I thought it sounded like a pubescent boy, being asked about the pornography on his computer.
Bright red face, eyes downcast, shuffling from foot from foot and wishing that the earth would swallow him.
Australians in general have yet to realise how their rights have been eroded by successive LNP AND Labor governments. Why didn’t Labor ever remove honest John’s sedition provisions?
Australians have also yet to realise how deeply entrenched corruption in government is and how the emasculation of FOI provisions and the ramping up of the protection of ‘national security’ has served to hide the extent of corruption and protect those who intentionally or otherwise have enabled it.
Security classification is necessary at some level but it has been used to hide wrongdoing and rorting of the system for decades.
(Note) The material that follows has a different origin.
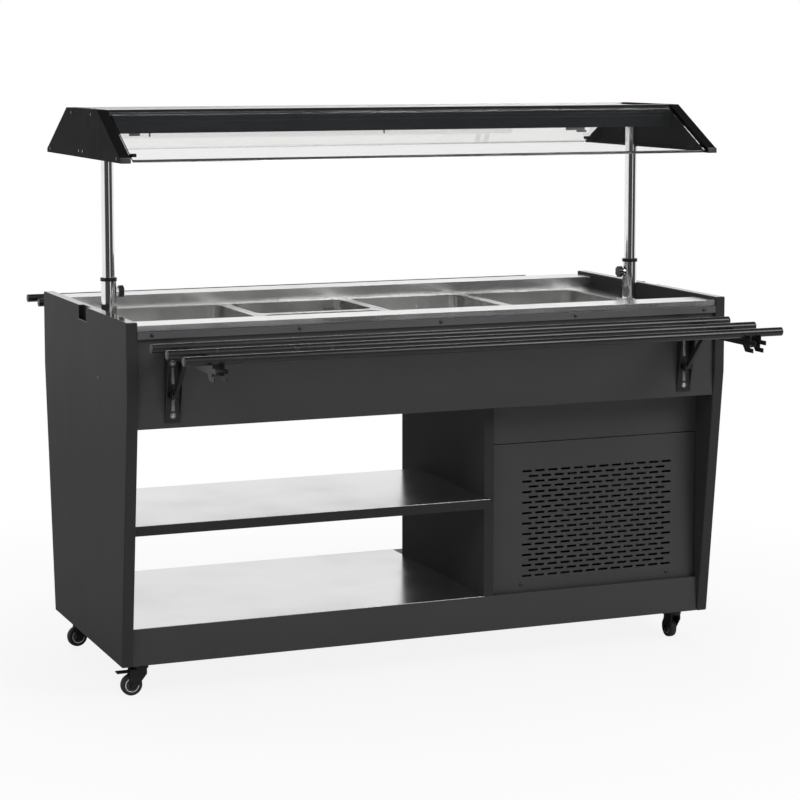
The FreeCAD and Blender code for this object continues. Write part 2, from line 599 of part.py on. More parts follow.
def louvre_slots(face, bottom, rows):
    """Rows of air slots, every second row half a pitch along, for a panel whose face is at -face."""
    length = size("slot_length")
    tall = size("slot_height")
    slots = []
    for row in range(int(rows)):
        shift = size("slot_pitch_along") / 2 if row % 2 else 0
        for column in range(int(size("slot_columns")) - row % 2):
            x = size("slot_left") + shift + column * size("slot_pitch_along")
            z = bottom + row * size("slot_pitch_up")
            corner = FreeCAD.Vector(x, -face - size("sheet"), z)
            slots.append(Part.makeBox(length, 4 * size("sheet"), tall, corner))
    item = doc.addObject("Part::Feature", "slots")
    item.Shape = Part.makeCompound(slots)
    return item


def make_service_panels():
    """The fixed panel and the slotted door in front of the compressor, and the slotted rear panel."""
    upper_bottom = "(service_seam + seam_gap / 2)"
    door_top = "(service_seam - seam_gap / 2)"
    node("service_panel", tray_panel(DIVIDER_RIGHT, INNER, upper_bottom, CASING_BOTTOM, "service_face"))
    door = tray_panel(f"({DIVIDER_RIGHT} + seam_gap)", f"({INNER} - seam_gap)", "plinth_top", door_top,
                      "service_face")
    places = [(x, "plinth_top + door_screw_rise") for x in ("door_screw_left", "door_screw_right")]
    holes = front_holes(places, "-service_face - sheet", "-service_face + 3 * sheet")
    slots = louvre_slots(size("service_face"), size("slot_bottom"), size("slot_rows"))
    node("louvre_door", cut(door, slots, holes))

    rear = mirror(tray_panel(DIVIDER_RIGHT, INNER, "plinth_top", CASING_BOTTOM, "divider_rear"), "Y")
    rear_slots = mirror(louvre_slots(size("divider_rear"), size("vent_bottom"), size("vent_rows")), "Y")
    window = slab("control_x - control_width / 2 + hem / 2", "control_x + control_width / 2 - hem / 2",
                  "divider_rear - 2 * service_return", "divider_rear + service_return",
                  "control_z - control_height / 2 + hem / 4", "control_z + control_height / 2 - hem / 4")
    node("rear_service_panel", cut(rear, rear_slots, window))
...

The classic trick is to get a security classification on a budget so that it can’t be checked except by someone with the right level of clearance and if they are in the know and in the game you are off and running.
Now the powers that be have the chance to hit back at those who would dare pry watch out.
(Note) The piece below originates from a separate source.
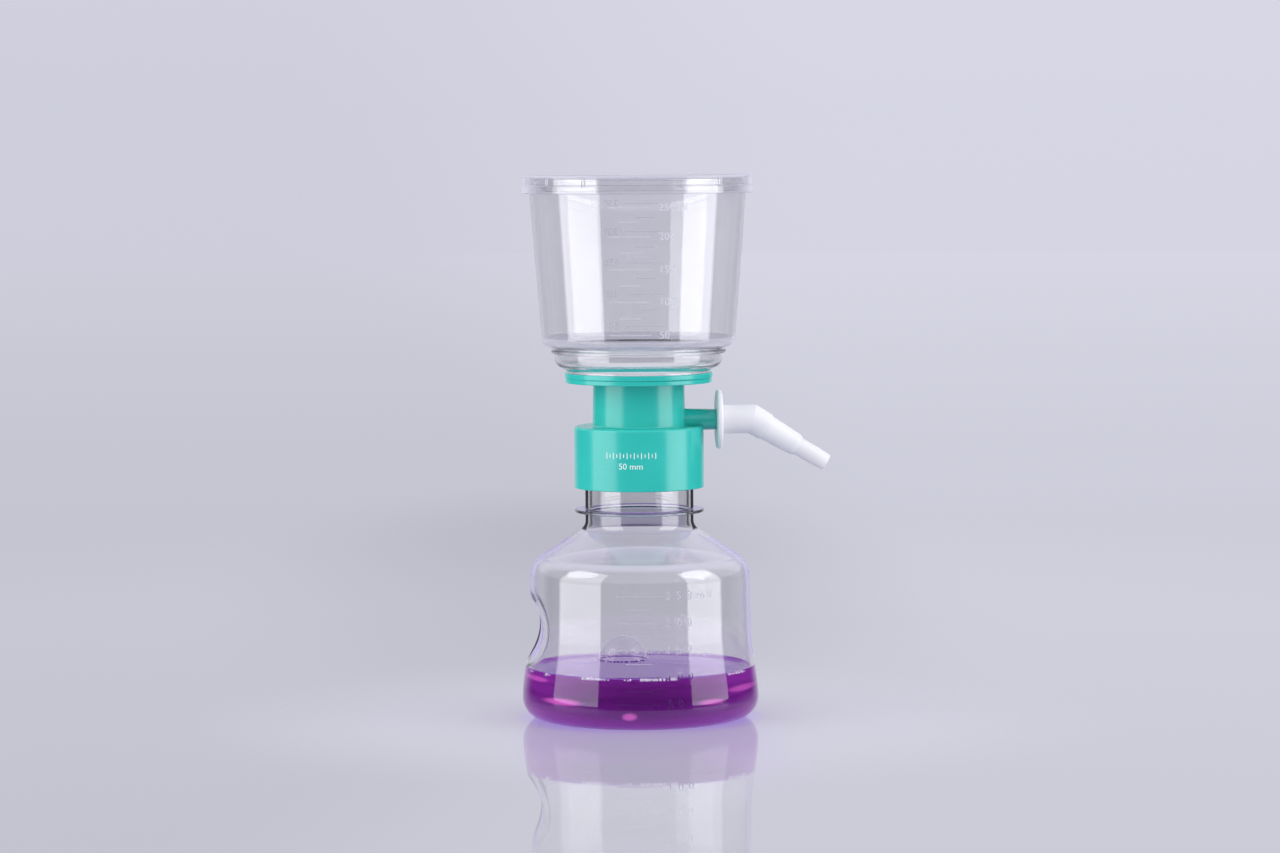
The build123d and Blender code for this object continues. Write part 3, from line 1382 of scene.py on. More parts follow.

The lack of awareness of issues such as these and the lack of action that results imperil our freedom but do enough people really care?
Don’t know? Or don’t care. It seems to me that since Howard we don’t see that the right wing are corrupt. We voted for him in the face of lies, treachery and incompetence.
Quite so Unimpressed. Both majors have conflicted interest on this as it serves them during their turn term. Why are so many things secret or classified or whatever ? Why should people be punished for revealing these secrets to voters ?
However the secret trials of ATO whistleblowers is the tip of the iceberg. The real problem is the secret interrogation laws. Right now possibly thousands could be either being secretly interrogated and held without charge, or having been so, permanently prohibited from disclosing this to anyone. It was only the insistence of Lleyonhelm that stopped such a clause in the reinstated ABCC. The imperative is to repeal these secrecy provisions in all laws. What purpose do they serve except to shield cops and spooks from accountability.